Documented process for exceptional override when guardrails incorrectly block legitimate work.

Continuous Improvement

Guardrails are refined based on experience—neither too tight (blocking good work) nor too loose (missing risks).

Guardrail Catalog

Organizations should maintain a catalog of available guardrails:

Guardrail Type Tiers Implementation
Model performance threshold Automated All CI/CD pipeline check
Fairness metric bounds Automated 2, 3 ML validation framework
Data freshness limit Automated All Data pipeline monitoring
Model Card completeness Automated All Pre-deploy check
PII handling compliance Automated + Policy All Data scanning + review
Third-party model vetting Policy 2, 3 Approval process
Budget authority limits Policy All Procurement controls
External communications Policy 2, 3 Communications review

Override Process

When legitimate work is blocked by guardrails, a documented override process exists:

  1. Document the situation: Why is the guardrail blocking?
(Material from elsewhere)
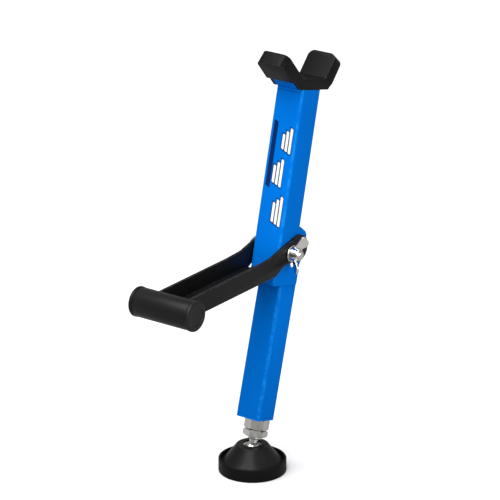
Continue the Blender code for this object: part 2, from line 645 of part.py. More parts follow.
def make_lever_bolt(frame, steel):
    """Hex bolt from the far side, a washer at each end and a spacer inside the sleeve."""
    x, z = BOLT_X - KNEE_OFFSET, BOLT_Z
    washer_y = ARM_OUTER_Y + GAP + WASHER_THICKNESS / 2
    for side, word in ((-1, "near"), (1, "far")):
        washer = ring_piece("lever_washer_" + word, WASHER_RADIUS, BOLT_RADIUS + GAP,
                            WASHER_THICKNESS, steel)
        settle(washer, frame, (x, side * washer_y, z), (90, 0, 0))
    head_y = washer_y + WASHER_THICKNESS / 2 + GAP
    shank_end = washer_y + WASHER_THICKNESS / 2 + GAP + WING_HUB_HEIGHT + 1.5 * MM
    head = add_piece("lever_bolt", cylinder_mesh("lever_bolt", BOLT_HEAD_FLATS / math.sqrt(3),
                     BOLT_HEAD_HEIGHT, 6), steel)
    settle(head, frame, (x, head_y + BOLT_HEAD_HEIGHT / 2, z), (90, 0, 0))
    length = head_y + shank_end + 0.5 * BOLT_HEAD_HEIGHT
    shank = add_cutter("bolt_shank", cylinder_mesh("bolt_shank", BOLT_RADIUS, length))
    settle(shank, frame, (x, -shank_end + length / 2, z), (90, 0, 0))
    combine(head, shank, "UNION")

    spacer = ring_piece("stop_spacer", SPACER_RADIUS, BOLT_RADIUS + GAP, 2 * (INNER_HALF - GAP), steel)
    settle(spacer, frame, (x, 0, z), (90, 0, 0))
    return x, z, head_y


def make_wing_nut(frame, x, z, seat_y, steel):
    """Tapered hub with two rounded wings; each wing is set askew like a propeller blade."""
    base = -seat_y
    nut = add_piece("wing_nut", cylinder_mesh("wing_nut", WING_HUB_RADIUS, WING_HUB_HEIGHT,
                    top_radius=WING_HUB_TOP_RADIUS), steel)
    settle(nut, frame, (x, base - WING_HUB_HEIGHT / 2, z), (90, 0, 0))
    for side, word in ((-1, "low"), (1, "high")):
        inner = BOLT_RADIUS + 0.6 * MM
        outline = rounded([(inner, 0.8 * MM, 0), (WING_HUB_RADIUS, 1.0 * MM, 0),
                           (WING_REACH, 0.55 * WING_RISE, 3.5 * MM),
                           (WING_REACH - 1 * MM, WING_RISE, 4.5 * MM),
                           (WING_HUB_TOP_RADIUS + 3 * MM, WING_RISE, 3.5 * MM),
                           (inner, 0.85 * WING_HUB_HEIGHT, 0)])
        wing = add_cutter("wing_" + word, slab_mesh("wing_" + word, outline, WING_THICKNESS))
        upright = Matrix.Rotation(math.radians(90), 4, "X")
        twist = Matrix.Rotation(math.radians(WING_TWIST_DEG), 4, "X")
        swing = Matrix.Rotation(math.radians(180 if side < 0 else 0), 4, "Z")
        wing.data.transform(swing @ twist @ upright)
        settle(wing, frame, (x, base, z), (90, WING_PARK_DEG, 0))
        combine(nut, wing, "UNION")
    bore = add_cutter("wing_bore", cylinder_mesh("wing_bore", BOLT_RADIUS + GAP, 4 * WING_RISE))
    settle(bore, frame, (x, base, z), (90, 0, 0))
    combine(nut, bore, "DIFFERENCE")


# ---- the stand -----------------------------------------------------------------------------
clear_scene()
parts = new_collection("repair_stand")
cutters = new_collection("cutters")

blue_paint = finish("blue_paint", (0.004, 0.15, 0.62), 0.3)
black_paint = finish("black_paint", (0.03, 0.03, 0.032), 0.45)
black_rubber = finish("black_rubber", (0.02, 0.02, 0.02), 0.6)
cap_plastic = finish("cap_plastic", (0.025, 0.025, 0.026), 0.5)
zinc_steel = finish("zinc_steel", (0.62, 0.63, 0.65), 0.3, 1.0)
seat_nylon = finish("seat_nylon", (0.75, 0.75, 0.72), 0.5)

ball_place = Vector((0.0, 0.0, BALL_HEIGHT))
stem_frame = frame_empty("stem_frame", ball_place, LOWER_LEAN_DEG)
lower_turn = Matrix.Rotation(math.radians(LOWER_LEAN_DEG), 3, "Y")
knee_place = ball_place + lower_turn @ Vector((KNEE_FROM_STEM, 0.0, KNEE_HEIGHT))
leg_frame = frame_empty("leg_frame", knee_place, LOWER_LEAN_DEG)
knee_frame = frame_empty("knee_frame", knee_place, UPPER_LEAN_DEG)

make_foot(black_rubber, black_paint)
make_ball_seats(seat_nylon)
make_stem(stem_frame, zinc_steel)
hex_nut("jam_nut", stem_frame, JAM_NUT_BASE, JAM_NUT_HEIGHT, zinc_steel)
hex_nut("coupling_nut", stem_frame, COUPLING_BASE, COUPLING_NUT_HEIGHT, zinc_steel)
make_lower_leg(stem_frame, leg_frame, blue_paint)
make_upper_tube(knee_frame, blue_paint)
make_knee(knee_frame, zinc_steel)
make_saddle(knee_frame, blue_paint, black_rubber)
make_saddle_welds(knee_frame, blue_paint)
make_lever(knee_frame, black_paint, cap_plastic)
bolt_x, bolt_z, nut_seat = make_lever_bolt(knee_frame, zinc_steel)
make_wing_nut(knee_frame, bolt_x, bolt_z, nut_seat, zinc_steel)
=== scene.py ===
# %% [markdown]
# # A folding wheel-lift repair stand
# The stand is one leg made of two square tubes that fold at a knee, with a padded cradle on top,
# a foot lever beside the knee and a round ball-jointed foot on an adjusting screw. The working
# model is loaded first, as a fixed frame, and every finished piece is then built around it, so
# that nothing needs fitting afterwards.

# %% Load the frame
import json
import math

import bmesh
import bpy
from mathutils import Matrix, Vector


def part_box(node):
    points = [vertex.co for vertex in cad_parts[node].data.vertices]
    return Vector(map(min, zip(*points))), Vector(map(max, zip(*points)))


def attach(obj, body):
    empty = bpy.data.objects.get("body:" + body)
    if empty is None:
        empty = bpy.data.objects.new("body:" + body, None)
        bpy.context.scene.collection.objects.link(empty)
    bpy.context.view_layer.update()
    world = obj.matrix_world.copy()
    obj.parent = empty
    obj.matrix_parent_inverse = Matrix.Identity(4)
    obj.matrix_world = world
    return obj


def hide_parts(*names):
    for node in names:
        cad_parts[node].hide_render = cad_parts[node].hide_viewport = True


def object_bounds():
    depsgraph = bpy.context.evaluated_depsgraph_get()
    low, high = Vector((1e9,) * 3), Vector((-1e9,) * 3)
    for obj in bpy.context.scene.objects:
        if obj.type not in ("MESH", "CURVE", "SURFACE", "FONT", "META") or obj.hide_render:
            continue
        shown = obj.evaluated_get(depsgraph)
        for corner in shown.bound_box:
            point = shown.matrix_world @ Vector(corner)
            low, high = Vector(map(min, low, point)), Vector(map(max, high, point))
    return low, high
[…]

Why is override appropriate?
  2. Risk assessment: What's the risk of proceeding? What mitigations are in place?
  3. Approval level: Override approval authority matches the risk tier
  4. Time-bound: Overrides are temporary with defined expiration
  5. Root cause: After override, address the underlying issue or adjust the guardrail

The Guardrail Mindset

Guardrails work because they shift the relationship between governance and delivery. Instead of governance being something external that happens to teams, it becomes embedded infrastructure that teams work within. The goal isn't to catch teams doing wrong things—it's to make doing the right thing the path of least resistance.